Imagine the stopwatch freezing at Spa-Francorchamps with the Ardennes forest closing in and every corner demanding absolute commitment. That is exactly what Kimi Antonelli delivered in qualifying for the 2026 Belgian Grand Prix. The young Italian seized pole position. Max Verstappen will start alongside him on the front row. And Lando Norris, showing the grit that defines proper racing drivers, put his McLaren third on the grid.
Short sentences cut through the noise here. Norris qualified third. The 10-place grid penalty hanging over him was confirmed in the session. Yet he still extracted everything from the car when it counted. That matters. In a sport that too often bends rules for commercial convenience, raw lap time against the clock remains the purest test.
The session unfolded with the familiar tension of Spa. Drivers pushed hard through Eau Rouge and Raidillon, searching for that extra tenth that separates heroes from also-rans. Antonelli found it. Verstappen was close behind. Norris, despite the knowledge that his Sunday start would be compromised, refused to settle for anything less than a front-row worthy lap. The result leaves him starting from 13th on race day, but the qualifying pace sends a clear signal.

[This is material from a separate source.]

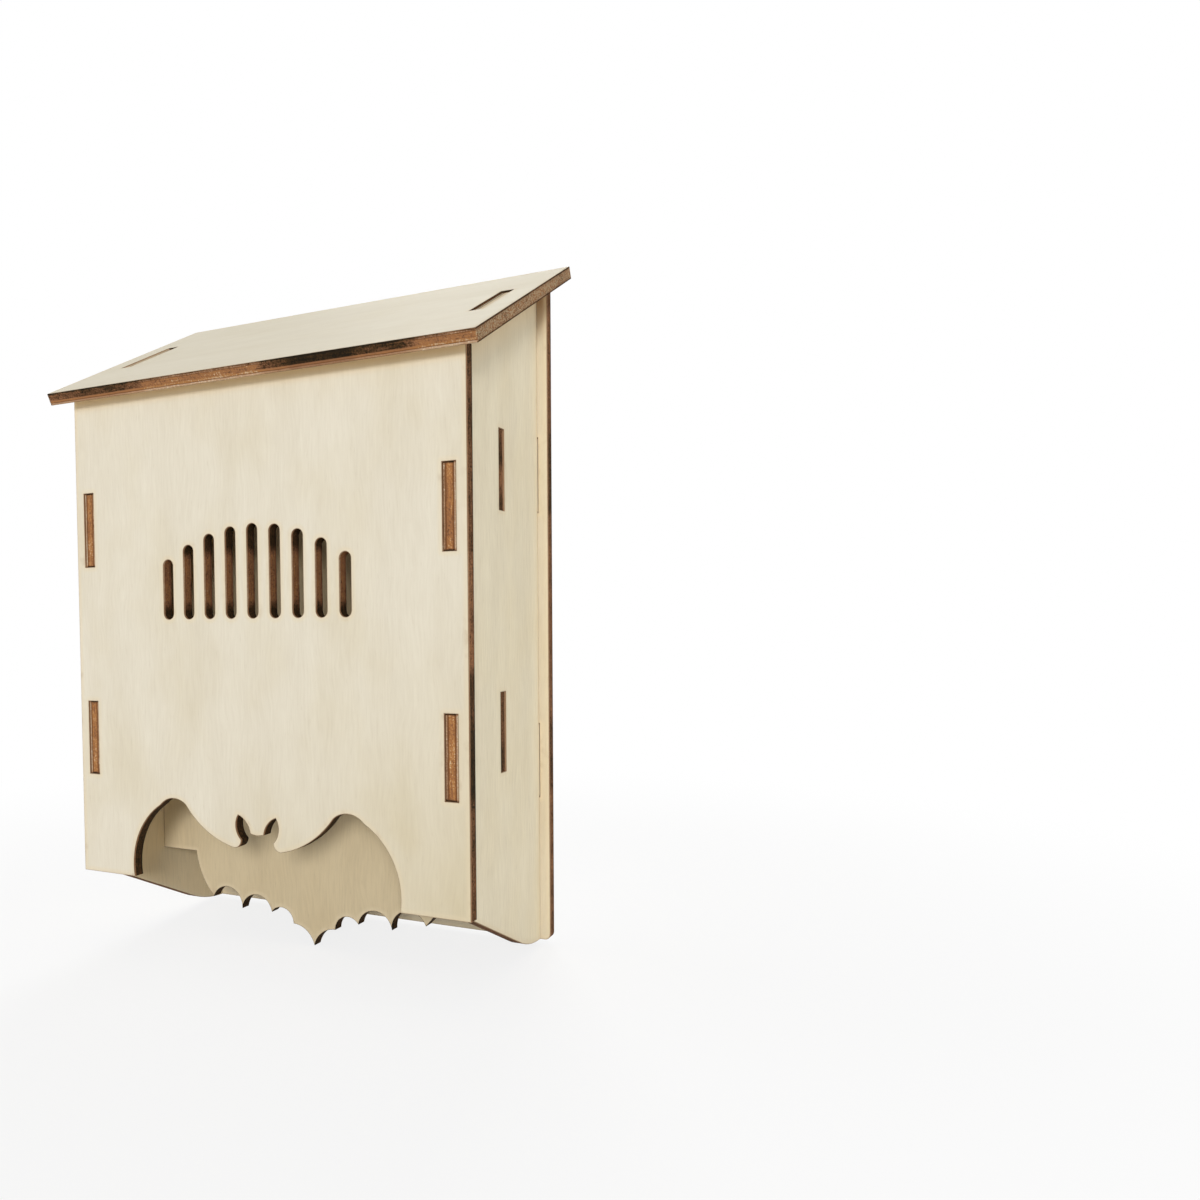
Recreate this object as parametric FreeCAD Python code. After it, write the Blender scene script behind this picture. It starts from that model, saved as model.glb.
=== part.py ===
import FreeCAD, Part
import math
import os

# A wall-hung bat box of six plywood plates, joined by tabs that sit in slots.
# Millimetres. X runs across the box, the front looks towards -Y, and Z is up.
# The origin lies on the wall face, on the centre line, level with the back panel's lower edge.

# Plywood
ply = 3.0
slot_play = 0.1
tab_length = 18.5
tab_recess = 0.3

# Box
panel_width = 110.0
side_inset = 2.7
inner_depth = 46.0
front_height = 121.3
back_drop = 18.0
back_corner_radius = 1.5
foot_radius = 33.0

# Roof
roof_slope = 27.0
roof_front_overhang = 3.85
roof_rear_overhang = 3.7
roof_side_overhang = 4.3
roof_tab_length = 20.0
roof_slot_spare = 1.2
roof_tab_recess = 0.5

# Partition
front_chamber = 20.8
partition_lift = 1.5
partition_roof_gap = 0.5

# Tab centres. Those at the front and in the partition are heights above the front panel's lower edge.
front_tab_heights = (34.7, 87.7)
partition_tab_heights = (37.7, 98.4)
back_tab_heights = (46.0, 118.0)

# Hanging hole
hole_radius = 2.5
hole_below_top = 16.0

# Ventilation slots, in a row under an arch
vent_count = 9
vent_width = 3.0
vent_pitch = 6.3
vent_bottom = 64.8
vent_tallest = 22.0
vent_arch_fall = 7.5

# Bat-shaped entrance. The upper half is cut out of the front panel and open at its lower edge.
wing_half_span = 38.0
hand_mid = (36.4, 11.0)
hand_end = (29.2, 18.8)
wrist_mid = (25.4, 20.7)
wrist_end = (21.2, 19.4)
arm_mid = (14.6, 13.3)
shoulder = (6.8, 10.2)
neck_mid = (5.2, 10.8)
ear_outer_start = (4.6, 12.3)
ear_outer_mid = (6.1, 15.0)
ear_tip = (5.4, 18.2)
ear_inner_mid = (3.1, 16.6)
ear_inner_end = (1.9, 13.9)
crown_height = 13.6

# The lower half hangs from the partition's lower edge: wing tips, feet and tail, below the front's edge.
wing_drop_mid = (36.2, -4.8)
outer_tip = (32.2, -10.4)
outer_web_mid = (26.6, -7.4)
middle_tip = (22.8, -12.6)
middle_web_mid = (18.0, -8.4)
inner_tip = (13.2, -12.4)
inner_web_mid = (9.0, -11.0)
foot_tip = (6.4, -14.6)
tail_web_mid = (2.4, -15.9)
tail_tip_depth = -19.5

# Planes and levels
wall_y = 0.0
back_y = wall_y - ply
front_inner_y = back_y - inner_depth
front_y = front_inner_y - ply
partition_y = front_inner_y + front_chamber
half_width = panel_width / 2
side_outer_x = half_width - side_inset
side_inner_x = side_outer_x - ply
front_bottom = back_drop
front_top = front_bottom + front_height
slope = math.radians(roof_slope)
roof_length = roof_front_overhang + (wall_y - front_y) / math.cos(slope) + roof_rear_overhang


def underside(y):
    """Height of the roof's underside at a depth y."""
    return front_top + (y - front_y) * math.tan(slope)


back_top = underside(back_y)
partition_bottom = front_bottom + partition_lift
partition_top = underside(partition_y) - partition_roof_gap


def block(x0, x1, y0, y1, z0, z1):
    """Box between two corners."""
    return Part.makeBox(x1 - x0, y1 - y0, z1 - z0, FreeCAD.Vector(x0, y0, z0))


def arc(start, middle, end):
    return Part.Arc(start, middle, end).toShape()


def line(start, end):
    return Part.makeLine(start, end)


def plate(edges, thickness):
    """Closed outline of edges pushed along a thickness vector."""
    face = Part.Face(Part.Wire(edges))
    return face.extrude(thickness)


def mirrored(edges):
    """The edges of a right-hand half with their mirror images on the left."""
    centre = FreeCAD.Vector(0, 0, 0)
    across = FreeCAD.Vector(1, 0, 0)
    copies = [edge.mirror(centre, across) for edge in edges]
    return Part.sortEdges(edges + copies)[0]


def bat_point(pair, y):
    """A point of the bat, given across and above the front panel's lower edge."""
    return FreeCAD.Vector(pair[0], y, front_bottom + pair[1])


def bat_cutter():
    """Upper half of the bat: wings, wrists, ears and crown, run past both faces of the front panel."""
    y = front_y - ply
    below = -ply
    runs = (
        ((wing_half_span, 0.0), hand_mid, hand_end),
        (hand_end, wrist_mid, wrist_end),
        (wrist_end, arm_mid, shoulder),
        (shoulder, neck_mid, ear_outer_start),
        (ear_outer_start, ear_outer_mid, ear_tip),
        (ear_tip, ear_inner_mid, ear_inner_end),
    )
    edges = [line(bat_point((0.0, below), y), bat_point((wing_half_span, below), y))]
    edges.append(line(bat_point((wing_half_span, below), y), bat_point((wing_half_span, 0.0), y)))
    for start, middle, end in runs:
        edges.append(arc(bat_point(start, y), bat_point(middle, y), bat_point(end, y)))
    edges.append(line(bat_point(ear_inner_end, y), bat_point((0.0, crown_height), y)))
    return plate(mirrored(edges), FreeCAD.Vector(0, 3 * ply, 0))


def vent_cutter(index):
    """One upright slot with round ends. Its top follows the arch over the row."""
    middle = (vent_count - 1) / 2
    x = (index - middle) * vent_pitch
    reach = (index - middle) / middle
    height = vent_tallest - vent_arch_fall * reach**2
    radius = vent_width / 2
    z0 = front_bottom + vent_bottom + radius
    z1 = z0 + height - vent_width
    y0 = front_y - ply
    y1 = front_inner_y + ply
    slot = block(x - radius, x + radius, y0, y1, z0, z1)
    for z in (z0, z1):
        end = Part.makeCylinder(radius, y1 - y0, FreeCAD.Vector(x, y0, z), FreeCAD.Vector(0, 1, 0))
        slot = slot.fuse(end)
    return slot.removeSplitter()


def mortise(side, y0, y1, height):
    """Slot for a side panel's tab in the front or back panel. side is 1 on the right and -1 on the left."""
    middle = side * (side_inner_x + side_outer_x) / 2
    half_thickness = ply / 2 + slot_play
    half_length = tab_length / 2 + slot_play
    return block(
        middle - half_thickness,
        middle + half_thickness,
        y0 - ply,
        y1 + ply,
        height - half_length,
        height + half_length,
    )


def front_panel():
    panel = block(-half_width, half_width, front_y, front_inner_y, front_bottom, front_top)
    for side in (-1, 1):
        for height in front_tab_heights:
            panel = panel.cut(mortise(side, front_y, front_inner_y, front_bottom + height))
    for index in range(vent_count):
        panel = panel.cut(vent_cutter(index))
    return panel.cut(bat_cutter())


def back_panel():
    """Plate with rounded lower corners, the hanging hole, and slots for the side panels' rear tabs."""
    radius = back_corner_radius
    corner = radius * (1 - math.sqrt(0.5))
    y = back_y
    top = back_top
    edges = [
        line(FreeCAD.Vector(0, y, 0), FreeCAD.Vector(half_width - radius, y, 0)),
        arc(
            FreeCAD.Vector(half_width - radius, y, 0),
            FreeCAD.Vector(half_width - corner, y, corner),
            FreeCAD.Vector(half_width, y, radius),
        ),
        line(FreeCAD.Vector(half_width, y, radius), FreeCAD.Vector(half_width, y, top)),
        line(FreeCAD.Vector(half_width, y, top), FreeCAD.Vector(0, y, top)),
    ]
    panel = plate(mirrored(edges), FreeCAD.Vector(0, ply, 0))
    for side in (-1, 1):
        for height in back_tab_heights:
            panel = panel.cut(mortise(side, back_y, wall_y, height))
    start = FreeCAD.Vector(0, back_y - ply, top - hole_below_top)
    hole = Part.makeCylinder(hole_radius, 3 * ply, start, FreeCAD.Vector(0, 1, 0))
    return panel.cut(hole)


def side_outline():
    """Outline of a side panel on the plane X = 0: slanted top, slanted foot that curves level at the back."""
    front_low = FreeCAD.Vector(0, front_inner_y, front_bottom)
    front_high = FreeCAD.Vector(0, front_inner_y, underside(front_inner_y))
    back_high = FreeCAD.Vector(0, back_y, back_top)
    back_low = FreeCAD.Vector(0, back_y, 0)
    # The foot's arc is level at the back panel, and the straight slant from the front is tangent to it.
    run = back_y - front_inner_y
    rise = foot_radius - front_bottom
    reach = math.hypot(run, rise)
    angle = math.asin(foot_radius / reach) - math.atan2(rise, run)
    slant_end = foot_point(angle)
    arc_middle = foot_point(angle / 2)
    return [
        line(front_low, front_high),
        line(front_high, back_high),
        line(back_high, back_low),
        arc(back_low, arc_middle, slant_end),
        line(slant_end, front_low),
    ]


def foot_point(angle):
    """Point on the foot's arc, an angle forward of its level end."""
    y = back_y - foot_radius * math.sin(angle)
    z = foot_radius * (1 - math.cos(angle))
    return FreeCAD.Vector(0, y, z)


def along_roof(shape):
    """Turns a shape from the roof's own frame, Y up the slope and Z off the underside, into the box."""
    shape = shape.copy()
    shape.rotate(FreeCAD.Vector(0, 0, 0), FreeCAD.Vector(1, 0, 0), roof_slope)
    shape.translate(FreeCAD.Vector(0, front_y, front_top))
    return shape


def roof_tab_span():
    """Ends of the roof tab along the slope. It is centred on the side panel's slanted top edge."""
    top_start = ply / math.cos(slope)
    top_end = (ply + inner_depth) / math.cos(slope)
    middle = (top_start + top_end) / 2
    return middle - roof_tab_length / 2, middle + roof_tab_length / 2


def side_panel(side):
    """Side plate with two front tabs, two rear tabs, one roof tab, and two slots for the partition."""
    x0 = side_inner_x
    x1 = side_outer_x
    panel = plate(side_outline(), FreeCAD.Vector(ply, 0, 0))
    panel.translate(FreeCAD.Vector(x0, 0, 0))
    half = tab_length / 2
    for height in front_tab_heights:
        z = front_bottom + height
        panel = panel.fuse(block(x0, x1, front_y + tab_recess, front_inner_y, z - half, z + half))
    for height in back_tab_heights:
        panel = panel.fuse(block(x0, x1, back_y, wall_y - tab_recess, height - half, height + half))
    start, end = roof_tab_span()
    roof_tab = block(x0, x1, start, end, -ply, ply - roof_tab_recess)
    panel = panel.fuse(along_roof(roof_tab))
    y0 = partition_y - slot_play
    y1 = partition_y + ply + slot_play
    for height in partition_tab_heights:
        z = front_bottom + height
        panel = panel.cut(block(x0 - ply, x1 + ply, y0, y1, z - half - slot_play, z + half + slot_play))
    panel = panel.removeSplitter()
    if side < 0:
        panel = panel.mirror(FreeCAD.Vector(0, 0, 0), FreeCAD.Vector(1, 0, 0))
    return panel


def roof_panel():
    """Slanting plate. It has slid down until the upper ends of its slots rest on the side panels' tabs."""
    half_roof = half_width + roof_side_overhang
    start = -roof_front_overhang
    panel = block(-half_roof, half_roof, start, start + roof_length, 0, ply)
    tab_start, tab_end = roof_tab_span()
    middle = (side_inner_x + side_outer_x) / 2
    half_thickness = ply / 2 + slot_play
    for side in (-1, 1):
        x0 = side * middle - half_thickness
        x1 = side * middle + half_thickness
        panel = panel.cut(block(x0, x1, tab_start - roof_slot_spare, tab_end, -ply, 2 * ply))
    return along_roof(panel)


def partition_panel():
    """Plate between the two chambers. Its lower edge is the lower half of the bat."""
    y = partition_y
    lift = partition_lift
    runs = (
        ((wing_half_span, lift), wing_drop_mid, outer_tip),
        (outer_tip, outer_web_mid, middle_tip),
        (middle_tip, middle_web_mid, inner_tip),
        (inner_tip, inner_web_mid, foot_tip),
        (foot_tip, tail_web_mid, (0.0, tail_tip_depth)),
    )
    wall_low = FreeCAD.Vector(side_inner_x, y, partition_bottom)
    wall_high = FreeCAD.Vector(side_inner_x, y, partition_top)
    edges = [
        line(FreeCAD.Vector(0, y, partition_top), wall_high),
        line(wall_high, wall_low),
        line(wall_low, bat_point((wing_half_span, lift), y)),
    ]
    for start, middle, end in runs:
        edges.append(arc(bat_point(start, y), bat_point(middle, y), bat_point(end, y)))
    panel = plate(mirrored(edges), FreeCAD.Vector(0, ply, 0))
    half = tab_length / 2
    reach = side_outer_x - tab_recess
    for height in partition_tab_heights:
        z = front_bottom + height
        panel = panel.fuse(block(-reach, reach, y, y + ply, z - half, z + half))
    return panel.removeSplitter()


def main():
    nodes = {
        "front_panel": front_panel(),
        "back_panel": back_panel(),
        "side_panel_left": side_panel(-1),
        "side_panel_right": side_panel(1),
        "partition_panel": partition_panel(),
        "roof_panel": roof_panel(),
    }
    os.makedirs("parts", exist_ok=True)
    for name, shape in nodes.items():
        solid = shape.Solids[0]
        solid.exportStep(f"parts/{name}.step")
        box = solid.BoundBox
        size = f"{box.XLength:.1f} x {box.YLength:.1f} x {box.ZLength:.1f}"
        print(f"{name}: {len(shape.Solids)} solid, valid {solid.isValid()}, {size} mm, {solid.Volume:.0f} mm3")


main()
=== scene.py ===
import logging
import math
from collections.abc import Iterable
from dataclasses import dataclass
from enum import Enum, IntEnum
from typing import Any

import bmesh
import bpy
import numpy as np
from mathutils import Matrix, Vector


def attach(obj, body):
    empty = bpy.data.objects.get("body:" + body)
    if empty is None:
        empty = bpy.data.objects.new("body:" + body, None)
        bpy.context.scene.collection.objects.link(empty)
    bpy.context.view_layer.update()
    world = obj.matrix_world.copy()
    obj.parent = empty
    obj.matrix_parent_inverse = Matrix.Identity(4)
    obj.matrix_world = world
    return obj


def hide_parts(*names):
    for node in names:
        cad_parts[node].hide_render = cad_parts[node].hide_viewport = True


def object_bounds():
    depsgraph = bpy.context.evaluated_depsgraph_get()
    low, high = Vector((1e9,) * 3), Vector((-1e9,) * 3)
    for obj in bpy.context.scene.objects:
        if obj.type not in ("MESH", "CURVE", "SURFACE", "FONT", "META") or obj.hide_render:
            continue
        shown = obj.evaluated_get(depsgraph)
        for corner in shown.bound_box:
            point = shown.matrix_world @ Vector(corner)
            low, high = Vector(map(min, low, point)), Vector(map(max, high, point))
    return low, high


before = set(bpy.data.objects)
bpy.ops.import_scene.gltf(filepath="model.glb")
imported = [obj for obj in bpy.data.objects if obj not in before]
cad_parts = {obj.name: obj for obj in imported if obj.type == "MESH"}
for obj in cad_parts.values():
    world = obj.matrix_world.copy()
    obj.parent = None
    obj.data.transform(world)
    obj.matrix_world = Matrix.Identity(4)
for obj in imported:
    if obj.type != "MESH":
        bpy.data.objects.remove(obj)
CAD_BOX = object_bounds()

LOG = logging.getLogger("bat_box")
MILLIMETRE = 0.001
PHOTO_WIDTH = 1200
SENSOR_WIDTH = 36.0
# Half a plate's thickness, in millimetres
HALF_SHEET = 1.5
# Slide of a pattern along the grain for each millimetre of slide across it
SLIDE_ALONG = 1.7
# Cosine between a face's normal and a direction, above which it lies flat to it, or looks along it
FLAT = 0.999
STEEP = 0.5
# Distances within which vertices are merged, and within which they lie on a cut, in metres
MERGED = 1e-6
ON_CUT = 1e-7
# Angles below which faces are merged, and above which edges stay sharp
SMOOTH_ANGLE = math.radians(0.5)
SHARP_ANGLE = math.radians(18)
# How many distances are worked out at once
BATCH = 2000

Colour = tuple[float, float, float]
Triple = tuple[float, float, float]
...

The merit that motorsport cannot afford to lose
Why does this matter beyond one weekend? Because Formula 1 lives or dies on genuine competition. Penalties exist for a reason. They enforce technical and sporting regulations that keep the field honest. Norris accepted his. He still delivered a lap good enough for third overall. That is the sort of performance that earns respect from the paddock and from fans who understand jeopardy.
Rhetorical question time. What would it say about the sport if drivers could simply shrug off grid drops and still expect glory without earning it twice over? History offers the answer. Think of past champions who fought from the back after mechanical failures or steward decisions. Their recoveries carried weight precisely because the penalty was real and the climb back was steep. Norris now faces that same test on Sunday. The qualifying result suggests he has the tools to meet it.
Layer the evidence. Antonelli's pole sets the benchmark. Verstappen's second place confirms Red Bull remain contenders on this demanding layout. Norris third, penalty noted, demonstrates McLaren's current strength even when one hand is tied. The order reflects merit earned in the moment, not manufactured drama. That is how it should be.